NFTs, especially NFT profile pictures, have a lot of hype surrounding them. But what’s all the fuss about? Why can’t we just screenshot them?

Value is an incredibly flexible idea. Let’s provide a real life example to better clarify the picture. If you have a print in your bedroom of Andy Warhol’s infamous Marilyn Monroe piece, you technically own a physical ‘screenshot’ of the original. However, where the original is worth $200 million and hung up somewhere snooty, you bought yours for £35 off Amazon and it sits in your home. That’s essentially the same principle as why an NFT can’t be screenshot.

Value exists beyond the actual image itself and instead ties itself around originality and, more importantly, celebrity. Since the 1960s and 70s artists themselves are the value.

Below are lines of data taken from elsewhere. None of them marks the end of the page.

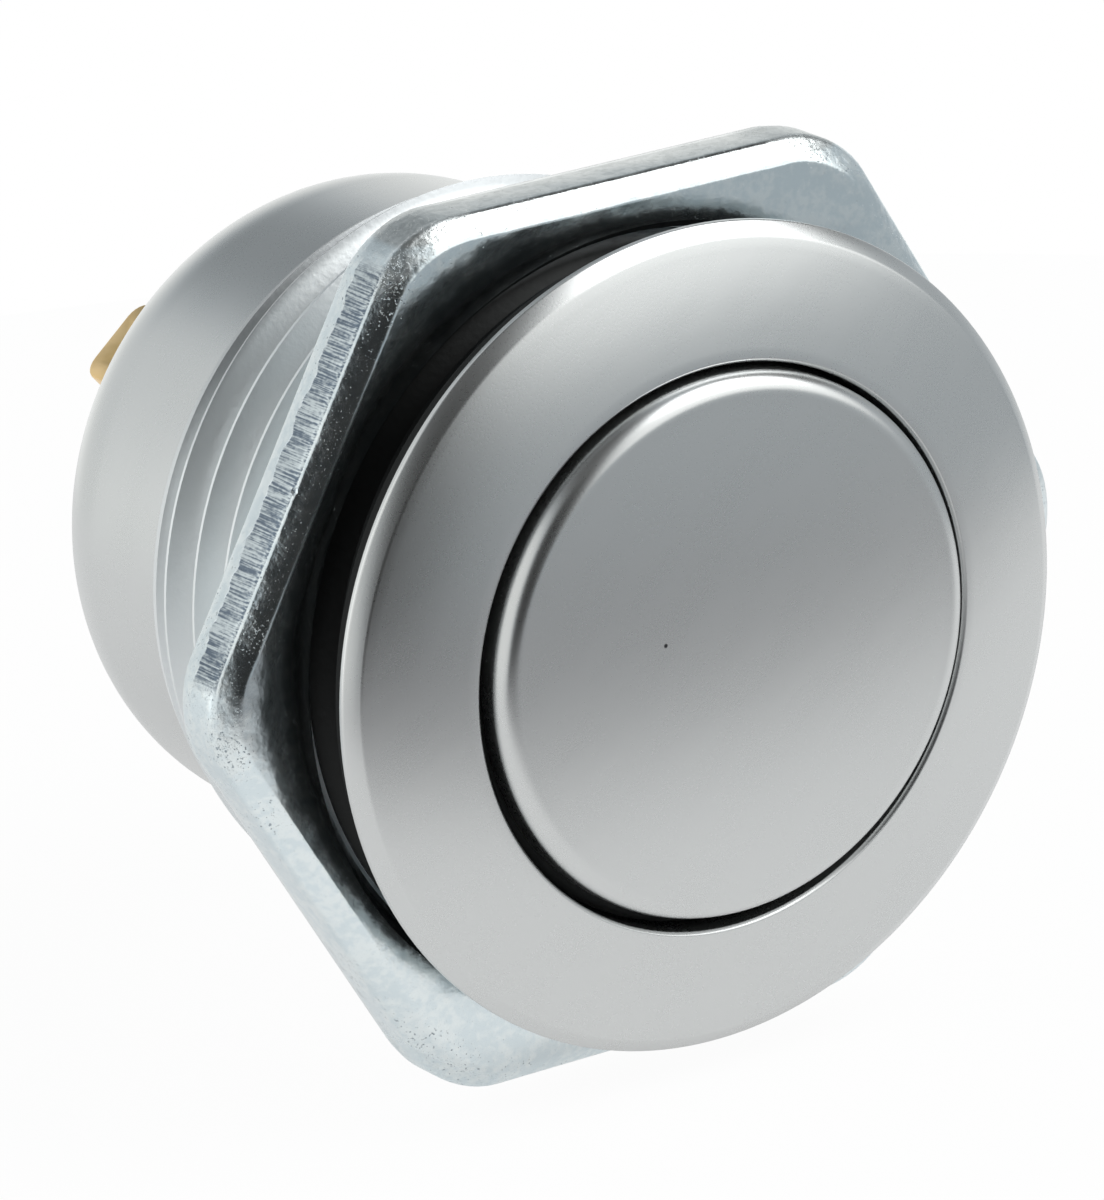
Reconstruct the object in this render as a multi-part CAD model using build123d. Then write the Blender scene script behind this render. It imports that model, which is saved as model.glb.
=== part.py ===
from build123d import *
import os

# Momentary panel pushbutton with a round metal bezel, a threaded barrel and two solder tabs.
# Millimetres. The button faces -Y, the terminals point +Y and +Z is up.
# The origin is the centre of the bezel's rear face, the plane that seats on the panel.
# "Depth" is a distance along +Y from that plane, so the front of the bezel has negative depths.

# Bezel
bezel_overhang = 1.0
rim_thickness = 0.15
rim_chamfer_width = 0.4
rim_chamfer_height = 0.35
bezel_rise = 1.16
bezel_crown = 0.06
hole_edge_chamfer = 0.2

# Barrel and tail
thread_diameter = 22.0
thread_length = 10.75
lead_in_length = 1.55
lead_in_drop = 0.65
tail_step = 1.35
tail_length = 8.65
tail_end_radius = 4.3
tail_wall = 0.7

# Steps in the bore of the barrel
barrel_wall = 2.3
button_shoulder_depth = 1.6
button_shoulder_width = 0.5

# Nut and gasket
nut_wall = 1.85
nut_corner_radius = 3.0
nut_thickness = 2.25
nut_bevel_width = 0.6
nut_bevel_height = 0.5
nut_rear_taper_width = 0.12
nut_rear_taper_height = 0.6
nut_bore_chamfer = 0.35
nut_to_seat = 2.4
thread_clearance = 0.08
gasket_overhang = 0.6
gasket_thickness = 0.9
gasket_clearance = 0.05

# Button
button_gap = 0.3
button_proud = 0.65
button_crown = 0.35
button_edge_radius = 0.6
button_face_thickness = 1.3
button_wall = 1.02
collar_clearance = 0.15
collar_thickness = 1.8
press_travel = 1.5
press_stop_clearance = 0.05

# Button seal
seal_wire = 0.84
seal_running_clearance = 0.08
seal_groove_width = 1.0
seal_groove_clearance = 0.06
seal_behind_lip = 0.96

# Plunger
plunger_head_thickness = 1.2
plunger_head_clearance = 0.05
stem_diameter = 6.0
stem_flat_depth = 0.5
stem_length = 8.35
pin_diameter = 2.6
pin_flat_depth = 0.3
pin_tail = 0.5

# Guide bush
guide_thickness = 1.6
guide_boss_wall = 1.5
guide_boss_height = 0.8
guide_clearance = 0.08
insert_clearance = 0.05

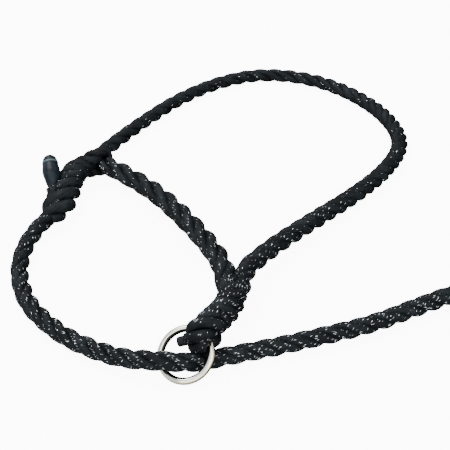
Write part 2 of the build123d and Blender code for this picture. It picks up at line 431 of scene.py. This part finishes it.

Be it Warhol or the Bored Ape Yacht Club, the value sits within the hype surrounding the creator. It’s the same reason why people would buy a Kleenex covered in Brad Pitt’s snot on eBay for £100 but throw their own in the rubbish straight away.

While many worry about how easily copyable NFTs are, replication really is not an issue here in the same way that Warhol and his resting reputation aren’t worried about £35 Marilyn prints on Amazon. If anything, imitation is the highest form of flattery and the more copied the piece is, the more popular it becomes further increasing the value of the original.

But how do we separate the original from the copies? In traditional art, this is done by a certificate which validates the piece’s originality. Without this certificate the artwork, and its copies, become worthless. The same goes for NFTs with the blockchain acting as a form of validating certificate. Without this digital confirmation and certification, the original is useless. 

The role of bragging rights is taking a full 180 as we enter a Web3 and metaverse space but those capitalising on it now are in for the long haul and it’s exciting to see where this will lead. Especially when it comes to retail-roping and redefining art’s role within this space.